Touro’s roots lie in the sociological research Lander did during the tumultuous ’60s. His supervisor at Notre Dame asked him to explain why the students protesting at colleges across the country were so angry. In his research, Lander found that most of the protest leaders were Jewish, and most of the unhappiness arose out of the growing size and anonymity of their universities. They were, Lander said, “in a subliminal fashion, protesting the development of the mass university.”

Lander’s findings jibed with his own misgivings about the institutions where he worked. At Hunter, he said, he didn’t know of any of his students personally. At Y.U., where the Jewish students might learn some values, Lander said the school was “too rigid — they were not innovative enough.”

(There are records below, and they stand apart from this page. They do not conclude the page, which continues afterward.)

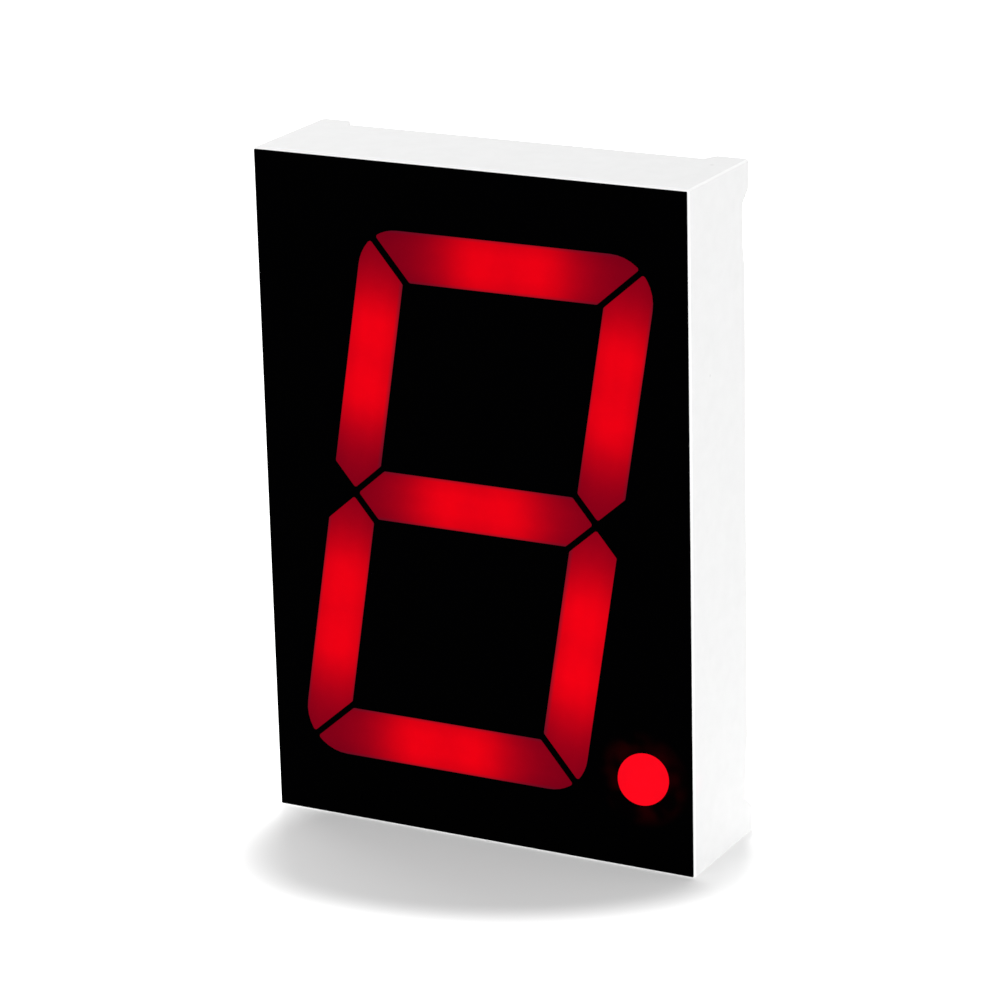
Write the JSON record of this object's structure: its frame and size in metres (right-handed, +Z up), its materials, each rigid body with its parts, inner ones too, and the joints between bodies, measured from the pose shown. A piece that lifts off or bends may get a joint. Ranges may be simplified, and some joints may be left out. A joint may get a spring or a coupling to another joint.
{
  "type": "seven segment display",
  "caption": "Large single-digit LED display: shallow white casing with a black printed face, slanted red segments, round decimal point, and rows of pins behind.",
  "frame": {"origin": "middle of the casing's bottom wall, on its outer face and halfway through the walls' depth", "axes": "+Z up the digit, +Y from the face towards the pins, +X towards the decimal point's side as seen from the front"},
  "size_m": [0.0382, 0.0155, 0.0562],
  "materials": {
    "casing": "fine satin moulded white, slightly scuffed at the edges",
    "black_ink": "dull printed black",
    "red_resin": "milky red diffusing resin, lit from behind",
    "board": "green lacquered glass-fibre board",
    "copper": "gold-flashed copper",
    "die": "bare semiconductor with a gold contact",
    "gold_wire": "bright drawn gold wire",
    "tinned_pin": "tin-plated, slightly dull",
    "solder": "satin solder",
    "potting_resin": "poured milky epoxy, level and glossy"
  },
  "bodies": {
    "root": {"housing": "casing", "black_face": "black_ink", "segment_a": "red_resin", "segment_b": "red_resin", "segment_c": "red_resin", "segment_d": "red_resin", "segment_e": "red_resin", "segment_f": "red_resin", "segment_g": "red_resin", "decimal_point": "red_resin", "circuit_board": "board", "front_copper": "copper", "rear_copper": "copper", "dice_a": "die", "dice_b": "die", "dice_c": "die", "dice_d": "die", "dice_e": "die", "dice_f": "die", "dice_g": "die", "die_point": "die", "wires_a": "gold_wire", "wires_b": "gold_wire", "wires_c": "gold_wire", "wires_d": "gold_wire", "wires_e": "gold_wire", "wires_f": "gold_wire", "wires_g": "gold_wire", "wire_point": "gold_wire", "pin_1": "tinned_pin", "pin_2": "tinned_pin", "pin_3": "tinned_pin", "pin_4": "tinned_pin", "pin_5": "tinned_pin", "pin_6": "tinned_pin", "pin_7": "tinned_pin", "pin_8": "tinned_pin", "pin_9": "tinned_pin", "pin_10": "tinned_pin", "solder_joints": "solder", "potting": "potting_resin"}
  },
  "joints": []
}
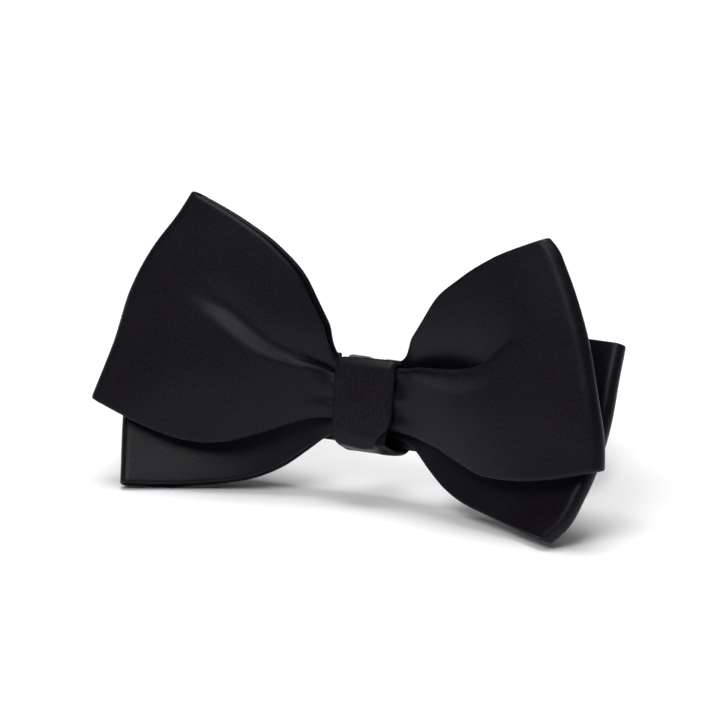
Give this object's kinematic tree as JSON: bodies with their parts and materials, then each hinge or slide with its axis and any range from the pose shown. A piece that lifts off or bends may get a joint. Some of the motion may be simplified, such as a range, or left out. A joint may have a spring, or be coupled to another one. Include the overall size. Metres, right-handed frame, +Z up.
{
  "type": "bow tie",
  "caption": "Pre-tied satin bow tie with stacked loop bows and a wrapped knot, on an adjustable neckband that closes with a hook and eye.",
  "frame": {"origin": "centre of the knot's flat back, which lies against the shirt collar", "axes": "+X along the bow, +Z up, the bow faces -Y and leans back 10 degrees"},
  "size_m": [0.1569, 0.0923, 0.0764],
  "materials": {
    "bow_satin": "blue-black satin with a soft sheen",
    "knot_satin": "blue-black satin with a soft sheen",
    "band_satin": "blue-black satin",
    "interlining": "stiff woven interlining",
    "lining": "dark woven lining",
    "padding": "thin felt",
    "thread": "dark sewing thread",
    "label": "plain woven label",
    "strap": "black ribbed strap",
    "steel": "nickel-plated steel, lightly brushed"
  },
  "bodies": {
    "bow": {"front_bow_satin": "bow_satin", "front_bow_interlining": "interlining", "front_bow_tack": "thread", "back_bow_satin": "bow_satin", "back_bow_interlining": "interlining", "back_bow_tack": "thread", "knot_band": "knot_satin", "knot_lining": "lining", "knot_padding": "padding", "knot_seam_stitches": "thread"},
    "neckband": {"neckband_cover": "band_satin", "neckband_core": "interlining", "size_label": "label", "label_stitches": "thread", "adjuster_strap": "strap", "adjuster_strap_stitches": "thread", "eye": "steel", "eye_tab": "strap", "eye_tab_stitches": "thread"},
    "adjuster": {"adjuster_slide": "steel", "adjuster_return": "strap", "adjuster_return_stitches": "thread"},
    "clasp_end": {"hook": "steel", "hook_loop": "strap"}
  },
  "joints": [
    {"name": "band_shift", "type": "slide", "parent": "bow", "child": "neckband", "axis": [1, 0, 0], "range_m": [-0.004, 0.004]},
    {"name": "adjuster_travel", "type": "slide", "parent": "neckband", "child": "adjuster", "axis": [1, 0, 0], "range_m": [0, 0.012]},
    {"name": "clasp_release", "type": "slide", "parent": "neckband", "child": "clasp_end", "axis": [-0.7071, 0.7071, 0], "range_m": [0, 0.008]}
  ]
}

Lander decided to start his own college, with the goal of reaching those secular Jewish troublemakers — the ones who were getting lost in the university system and taking over administration buildings at Harvard and Columbia.

Lander’s creation hit a few roadblocks early on that shaped its development. First of all, the board of powerful machers that Lander assembled fell into disarray after one Orthodox member was fingered for nursing-home fraud, so Lander opted not to rely on politicians or moneymen — to do it himself.

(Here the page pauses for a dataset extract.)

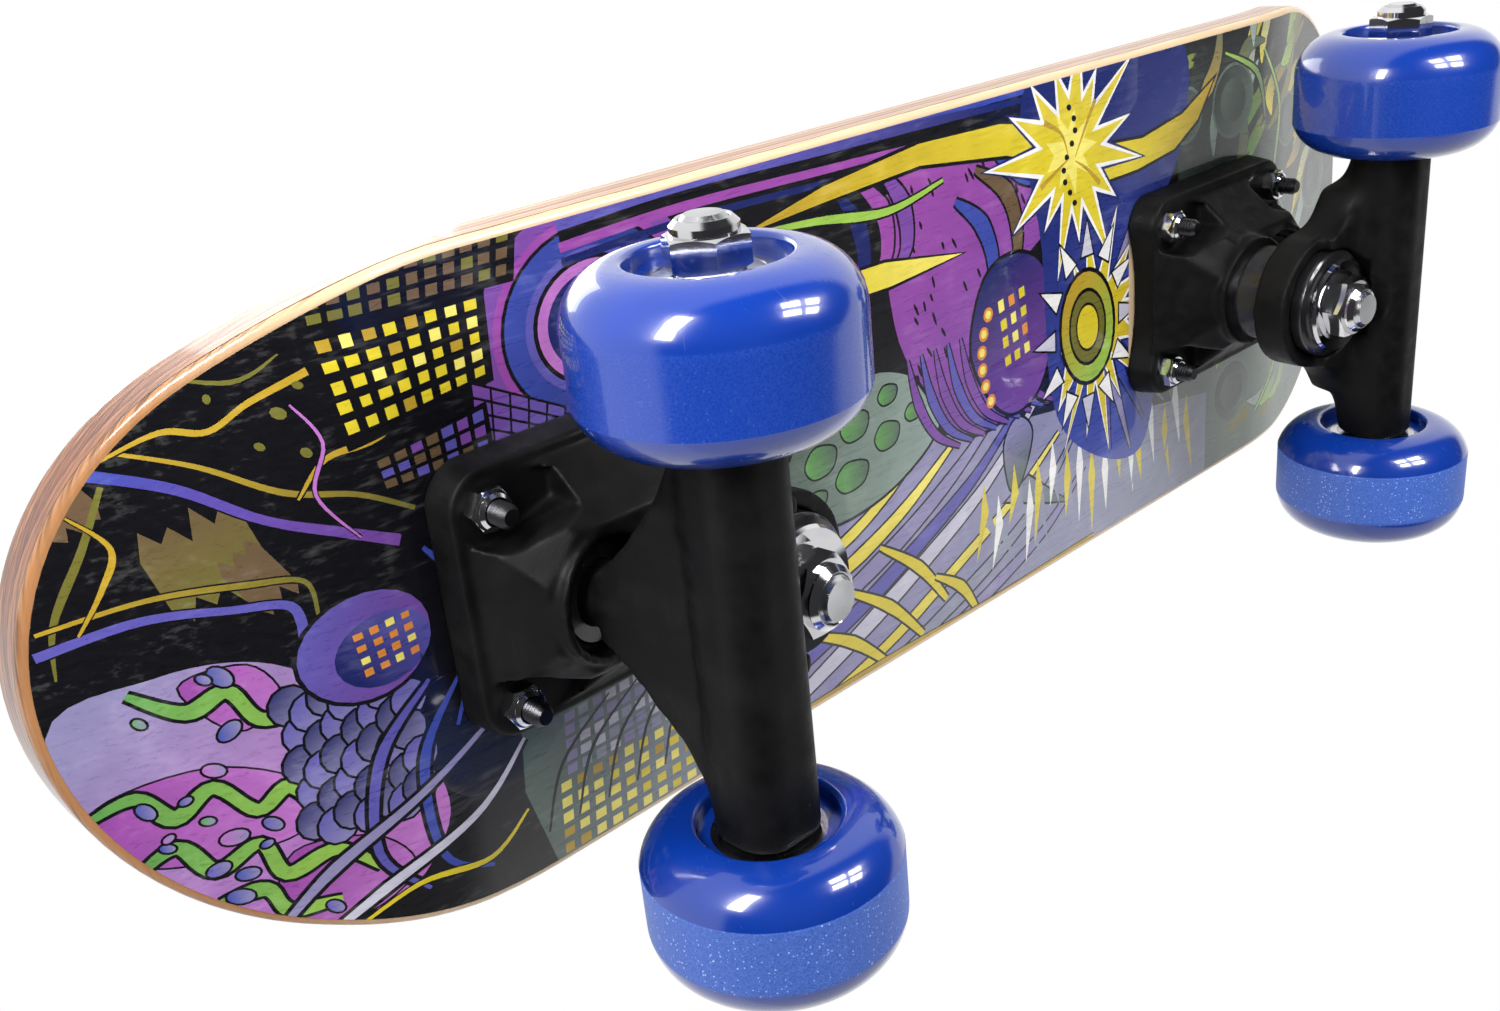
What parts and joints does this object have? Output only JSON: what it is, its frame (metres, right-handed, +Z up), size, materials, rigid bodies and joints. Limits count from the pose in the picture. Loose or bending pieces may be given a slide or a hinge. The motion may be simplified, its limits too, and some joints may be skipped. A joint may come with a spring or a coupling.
{
  "type": "skateboard",
  "caption": "Small popsicle-shaped skateboard: laminated kicked deck with printed underside, kingpin trucks with rubber bushings and ball-bearing urethane wheels.",
  "frame": {"origin": "middle of the bounding box, on the ground plane the wheels stand on", "axes": "+X along the board from the steep tail to the nose, +Y to the left wheels, +Z up through the deck"},
  "size_m": [0.44, 0.1488, 0.1119],
  "materials": {
    "deck_wood": "clear lacquer",
    "grip": "grit",
    "truck_plastic": "fine moulded texture",
    "wheel_blue": "gloss, matte tread",
    "bushing_rubber": "satin",
    "chrome_steel": "polished",
    "zinc_steel": "zinc plated",
    "black_steel": "black oxide",
    "bearing_steel": "ground",
    "shield_steel": "pressed"
  },
  "bodies": {
    "board": {"deck": "deck_wood", "grip_tape": "grip", "tail_baseplate": "truck_plastic", "tail_mounting_bolts": "black_steel", "tail_bolt_nuts": "zinc_steel", "tail_kingpin": "chrome_steel", "tail_kingpin_nut": "chrome_steel", "tail_kingpin_washers": "chrome_steel", "tail_board_bushing": "bushing_rubber", "tail_road_bushing": "bushing_rubber", "tail_pivot_cup": "bushing_rubber", "nose_baseplate": "truck_plastic", "nose_mounting_bolts": "black_steel", "nose_bolt_nuts": "zinc_steel", "nose_kingpin": "chrome_steel", "nose_kingpin_nut": "chrome_steel", "nose_kingpin_washers": "chrome_steel", "nose_board_bushing": "bushing_rubber", "nose_road_bushing": "bushing_rubber", "nose_pivot_cup": "bushing_rubber"},
    "tail_truck": {"tail_hanger": "truck_plastic", "tail_axle": "zinc_steel", "tail_left_inner_rings": "bearing_steel", "tail_left_speed_washers": "zinc_steel", "tail_left_bearing_spacer": "zinc_steel", "tail_left_axle_nut": "chrome_steel", "tail_right_inner_rings": "bearing_steel", "tail_right_speed_washers": "zinc_steel", "tail_right_bearing_spacer": "zinc_steel", "tail_right_axle_nut": "chrome_steel"},
    "tail_left_roller": {"tail_left_wheel": "wheel_blue", "tail_left_outer_rings": "bearing_steel", "tail_left_bearing_shields": "shield_steel"},
    "tail_left_ball_set": {"tail_left_bearing_balls": "chrome_steel"},
    "tail_right_roller": {"tail_right_wheel": "wheel_blue", "tail_right_outer_rings": "bearing_steel", "tail_right_bearing_shields": "shield_steel"},
    "tail_right_ball_set": {"tail_right_bearing_balls": "chrome_steel"},
    "nose_truck": {"nose_hanger": "truck_plastic", "nose_axle": "zinc_steel", "nose_left_inner_rings": "bearing_steel", "nose_left_speed_washers": "zinc_steel", "nose_left_bearing_spacer": "zinc_steel", "nose_left_axle_nut": "chrome_steel", "nose_right_inner_rings": "bearing_steel", "nose_right_speed_washers": "zinc_steel", "nose_right_bearing_spacer": "zinc_steel", "nose_right_axle_nut": "chrome_steel"},
    "nose_left_roller": {"nose_left_wheel": "wheel_blue", "nose_left_outer_rings": "bearing_steel", "nose_left_bearing_shields": "shield_steel"},
    "nose_left_ball_set": {"nose_left_bearing_balls": "chrome_steel"},
    "nose_right_roller": {"nose_right_wheel": "wheel_blue", "nose_right_outer_rings": "bearing_steel", "nose_right_bearing_shields": "shield_steel"},
    "nose_right_ball_set": {"nose_right_bearing_balls": "chrome_steel"}
  },
  "joints": [
    {"name": "tail_steer", "type": "hinge", "parent": "board", "child": "tail_truck", "pos_m": [-0.105, 0, 0.0375], "axis": [-0.7071, 0, 0.7071], "range_deg": [-10, 10], "stiffness_Nm_per_rad": 9, "deforming": ["tail_board_bushing", "tail_road_bushing"]},
    {"name": "tail_left_spin", "type": "hinge", "parent": "tail_truck", "child": "tail_left_roller", "pos_m": [-0.122, 0.053, 0.025], "axis": [0, 1, 0], "continuous": true},
    {"name": "tail_left_cage_spin", "type": "hinge", "parent": "tail_truck", "child": "tail_left_ball_set", "pos_m": [-0.122, 0.053, 0.025], "axis": [0, 1, 0], "continuous": true},
    {"name": "tail_right_spin", "type": "hinge", "parent": "tail_truck", "child": "tail_right_roller", "pos_m": [-0.122, -0.053, 0.025], "axis": [0, 1, 0], "continuous": true},
    {"name": "tail_right_cage_spin", "type": "hinge", "parent": "tail_truck", "child": "tail_right_ball_set", "pos_m": [-0.122, -0.053, 0.025], "axis": [0, 1, 0], "continuous": true},
    {"name": "nose_steer", "type": "hinge", "parent": "board", "child": "nose_truck", "pos_m": [0.101, 0, 0.0375], "axis": [0.7071, 0, 0.7071], "range_deg": [-10, 10], "stiffness_Nm_per_rad": 9, "deforming": ["nose_board_bushing", "nose_road_bushing"]},
    {"name": "nose_left_spin", "type": "hinge", "parent": "nose_truck", "child": "nose_left_roller", "pos_m": [0.118, 0.053, 0.025], "axis": [0, 1, 0], "continuous": true},
    {"name": "nose_left_cage_spin", "type": "hinge", "parent": "nose_truck", "child": "nose_left_ball_set", "pos_m": [0.118, 0.053, 0.025], "axis": [0, 1, 0], "continuous": true},
    {"name": "nose_right_spin", "type": "hinge", "parent": "nose_truck", "child": "nose_right_roller", "pos_m": [0.118, -0.053, 0.025], "axis": [0, 1, 0], "continuous": true},
    {"name": "nose_right_cage_spin", "type": "hinge", "parent": "nose_truck", "child": "nose_right_ball_set", "pos_m": [0.118, -0.053, 0.025], "axis": [0, 1, 0], "continuous": true}
  ],
  "couplings": [
    {"joint": "tail_left_cage_spin", "follows": "tail_left_spin", "ratio": 0.6323},
    {"joint": "tail_right_cage_spin", "follows": "tail_right_spin", "ratio": 0.6323},
    {"joint": "nose_left_cage_spin", "follows": "nose_left_spin", "ratio": 0.6323},
    {"joint": "nose_right_cage_spin", "follows": "nose_right_spin", "ratio": 0.6323}
  ]
}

Once Lander began looking for students, he had his second harsh discovery: He found that secular Jews were not interested in an institution that required any element of Jewish education, a trend that has only gotten stronger in subsequent years.

“The religious community is becoming more and more religious, and the secular community is becoming more and more secular,” Lander said. “The children of Yeshiva College graduates will no longer go to Yeshiva [University]. They will go to a full-time yeshiva, where their whole philosophy is to spend the rest of their life studying Torah.”

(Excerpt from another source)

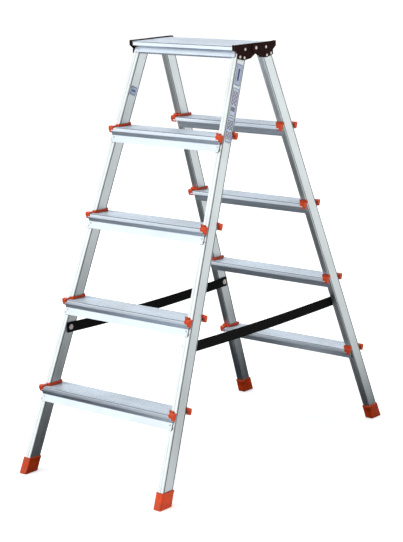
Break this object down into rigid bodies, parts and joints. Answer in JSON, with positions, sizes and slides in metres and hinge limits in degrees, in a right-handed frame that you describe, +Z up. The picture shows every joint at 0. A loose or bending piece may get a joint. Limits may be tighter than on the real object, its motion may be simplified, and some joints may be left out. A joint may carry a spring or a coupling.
{
  "type": "step ladder",
  "caption": "Double-sided folding step ladder with ribbed treads, a flat top platform, plastic end caps and feet, and side straps.",
  "frame": {"origin": "on the floor under the middle of the open ladder", "axes": "+Z up, +X to the ladder's right, -Y towards its front side"},
  "size_m": [0.5322, 1.0726, 1.2015],
  "materials": {
    "stile": "satin, drawn along its length",
    "tread": "satin, ribbed top",
    "plastic": "moulded orange-red plastic",
    "hinge": "dark brown powder coat",
    "rivet": "plain",
    "webbing": "woven flat webbing"
  },
  "bodies": {
    "front_frame": {"front_foot_left": "plastic", "front_foot_right": "plastic", "front_hinge_plate_left": "hinge", "front_hinge_plate_right": "hinge", "front_hinge_rivet_left_1": "rivet", "front_hinge_rivet_left_2": "rivet", "front_hinge_rivet_left_3": "rivet", "front_hinge_rivet_right_1": "rivet", "front_hinge_rivet_right_2": "rivet", "front_hinge_rivet_right_3": "rivet", "front_platform": "tread", "front_stile_left": "stile", "front_stile_right": "stile", "front_strap_rivet_left": "rivet", "front_strap_rivet_right": "rivet", "front_tread_1": "tread", "front_tread_1_cap_left": "plastic", "front_tread_1_cap_right": "plastic", "front_tread_2": "tread", "front_tread_2_cap_left": "plastic", "front_tread_2_cap_right": "plastic", "front_tread_3": "tread", "front_tread_3_cap_left": "plastic", "front_tread_3_cap_right": "plastic", "front_tread_4": "tread", "front_tread_4_cap_left": "plastic", "front_tread_4_cap_right": "plastic", "hinge_pivot_left": "rivet", "hinge_pivot_right": "rivet", "strap_left": "webbing", "strap_right": "webbing"},
    "rear_frame": {"rear_foot_left": "plastic", "rear_foot_right": "plastic", "rear_hinge_plate_left": "hinge", "rear_hinge_plate_right": "hinge", "rear_hinge_rivet_left_1": "rivet", "rear_hinge_rivet_left_2": "rivet", "rear_hinge_rivet_left_3": "rivet", "rear_hinge_rivet_right_1": "rivet", "rear_hinge_rivet_right_2": "rivet", "rear_hinge_rivet_right_3": "rivet", "rear_platform": "tread", "rear_stile_left": "stile", "rear_stile_right": "stile", "rear_strap_rivet_left": "rivet", "rear_strap_rivet_right": "rivet", "rear_tread_1": "tread", "rear_tread_1_cap_left": "plastic", "rear_tread_1_cap_right": "plastic", "rear_tread_2": "tread", "rear_tread_2_cap_left": "plastic", "rear_tread_2_cap_right": "plastic", "rear_tread_3": "tread", "rear_tread_3_cap_left": "plastic", "rear_tread_3_cap_right": "plastic", "rear_tread_4": "tread", "rear_tread_4_cap_left": "plastic", "rear_tread_4_cap_right": "plastic"}
  },
  "joints": [
    {"name": "fold", "type": "hinge", "parent": "front_frame", "child": "rear_frame", "pos_m": [0, 0, 1.188], "axis": [-1, 0, 0], "range_deg": [0, 42], "deforming": ["strap_left", "strap_right"]}
  ]
}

Lander’s discovery led to the bifurcated structure of Touro. One set of schools is oriented toward Orthodox students and aims to provide a degree of secular education they might not receive in the Orthodox world. The first such school was the Lander College for Men, which is now based in Queens and provides bachelor’s degrees. Now there is also a separate Lander College for Women, as well as a School for Lifelong Education, where Hasidic men and women can learn professional skills at a Brooklyn campus. Touro’s specifically Jewish programs enroll 3,500 students.

The other 19,500 Touro students attend programs in which the degree programs are not specifically Jewish, spanning the spectrum from the law school in Manhattan to the nursing school in Las Vegas to the school for vocational training on 13 campuses around New York — popular in subway advertisements. At these schools, the Jewish content comes through the Jewish calendar and the kosher food in the cafeterias. Whenever possible, classes in law or medical ethics come from a Jewish angle.

The school’s growth has not been without pitfalls. Lander has faced opposition in the Orthodox world for trying to provide a secular education to religious Jews. When he opened a night school in Flatbush, Brooklyn, signs calling for his death were posted in the neighborhood. Today the school has 1,300 students.

Lander continues to think broadly about Touro’s future. He has a new idea for reaching secular Jews: an American university in Israel, where teenagers on Birthright Israel trips can return for a year or two. Additionally, Lander has been traveling to France and Argentina to plan new campuses.

“I’m a builder,” Lander said. “I’m pragmatic enough to build where the opportunity presents itself.”